If they gave you a good quality Scotch, you are meant to drink that unmixed. Otherwise, make yourself a cocktail. Some people say that whiskey is an acquired taste but I have not found anyone who dislikes a whiskey sour. It’s also easy to make. Remember – simple syrup is just equal amounts of sugar and water heated until dissolved and then cooled. The egg white’s optional. Whiskey is also often the base for cocktails that swing to the bitter end of the flavour wheel but those ask for the addition of another liquor — campari or vermouth — and you likely don’t have those filling up space under your sink.

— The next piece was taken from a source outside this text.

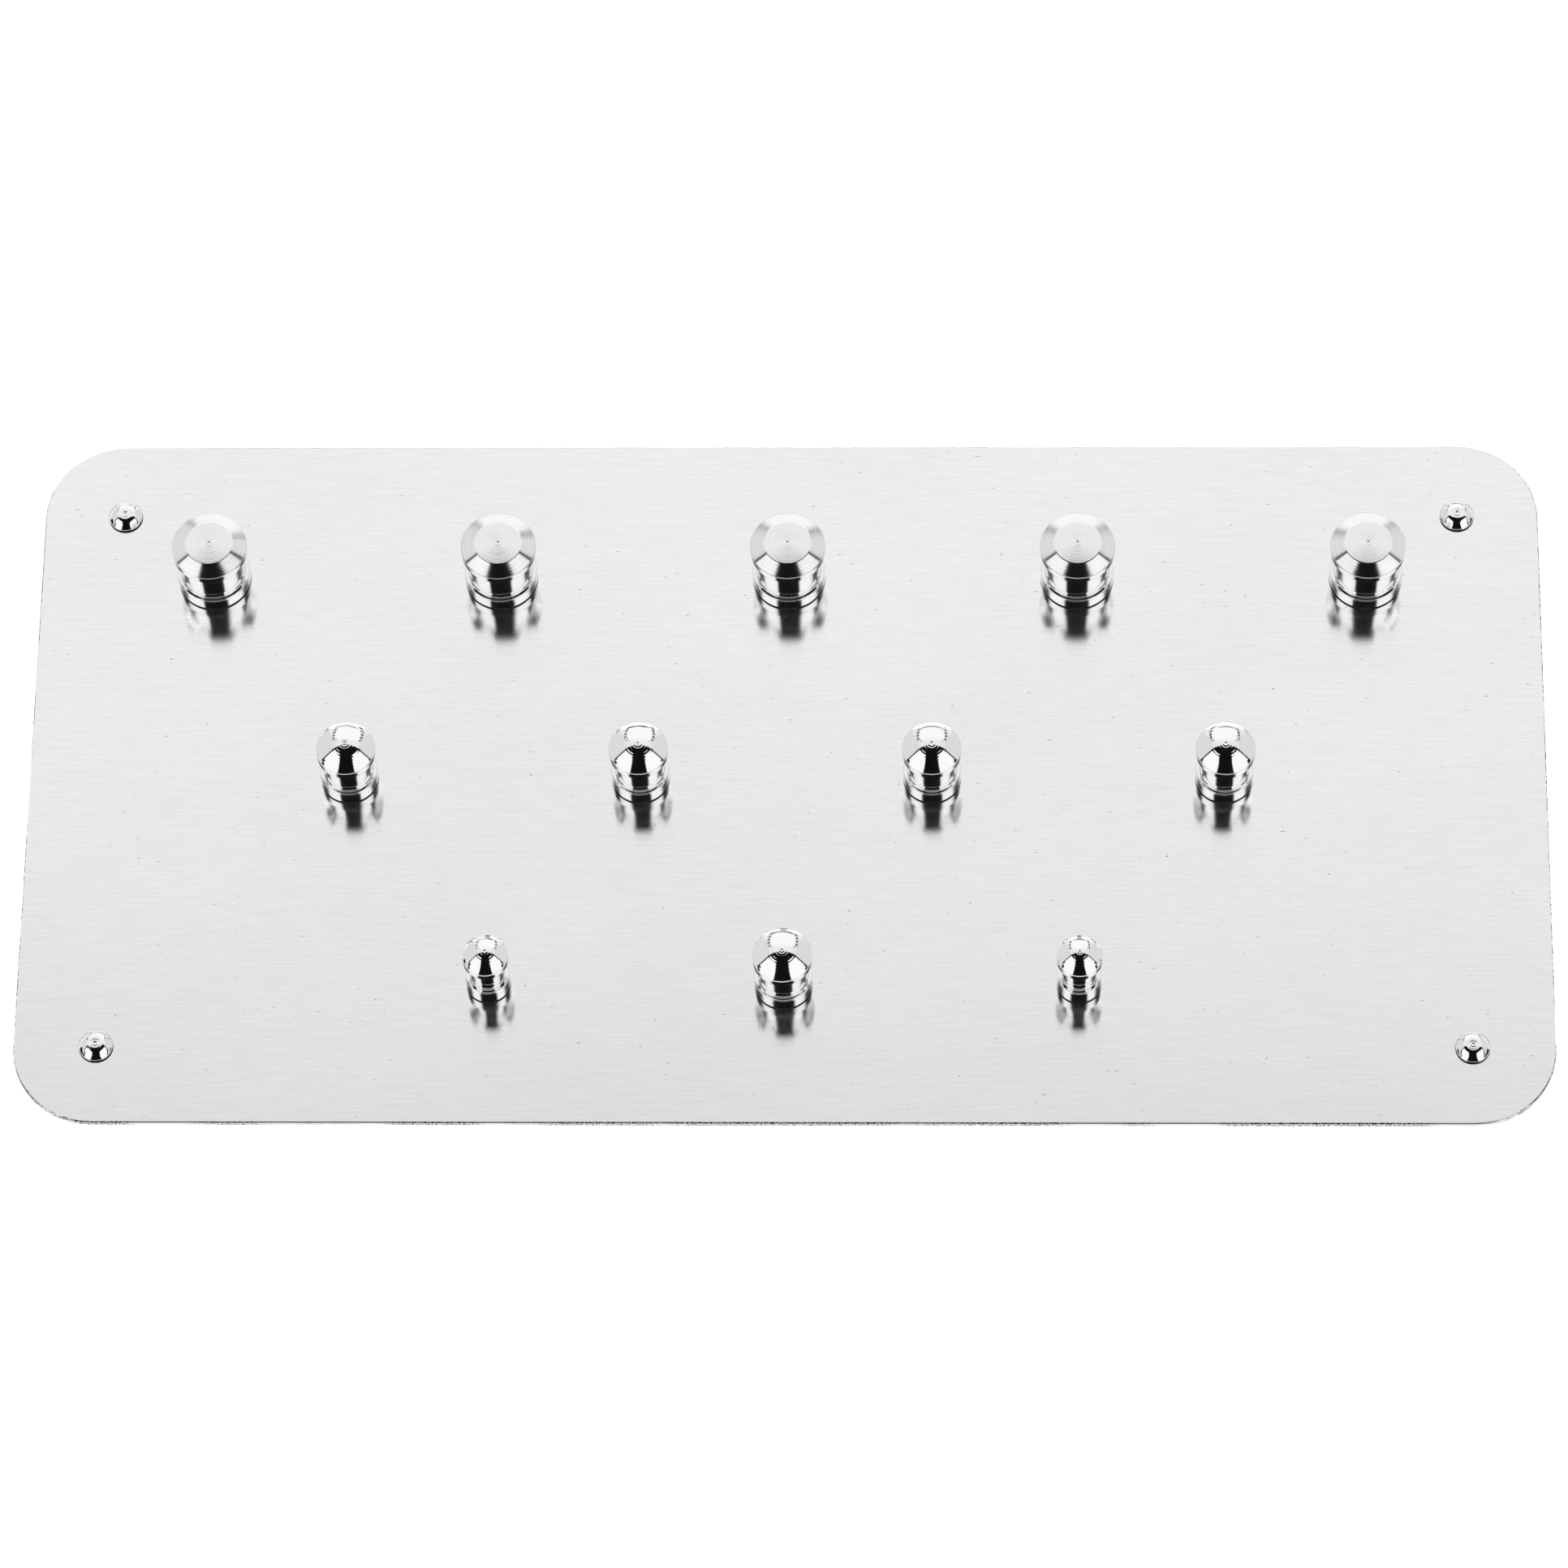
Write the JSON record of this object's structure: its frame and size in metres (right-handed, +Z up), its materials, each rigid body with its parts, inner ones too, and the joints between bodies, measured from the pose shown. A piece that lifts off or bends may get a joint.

After you kindly helped a friend clean out their dead relative’s apartment, you accidentally inherited a bottle of gin or tequila
A Margarita’s easy and it’s basically a sour made with tequila. I have quite a number of gin drinks in my repertoire but if you’re looking for something simple and cheap, just pick up some fizzy water, lemon and simple syrup and make a Tom Collins (or a Dirk Willems). If you’re feeling fancy, splurge on a bottle of bubbly and do a
French 75 Conscientious Objector instead.
You were swept up in a wave of baking perfectionism and bought an unusual liqueur or brandy imagining yourself entering the Baking Big Leagues.
This one’s a bit tricky. If it’s a sweet liqueur like creme de cacao or creme de menthe, just add milk for a dessert cocktail. As for brandy or a citrus liqueur, I say plop it in a glass with ice or, well, wait for someone to give you a bottle of gin or wine or something so you can make a proper cocktail. And keep scouring my blog — my liquor cabinet and baking cupboard are besties. If you’ve baked with it, I’ve probably drunk it.
That’s it for today. See you on the 19th.
*This title is sort of a rip-off of the very funny but not at all Mennonite blog by Ross Murray. Spend some time on google and you can find all sorts of other drinking tips that will tell you how little you should drink, what you may or may not like, and how to avoid and/or cure a hangover. Go ahead and read those sites but you should be aware that their tips are more worldly than mine.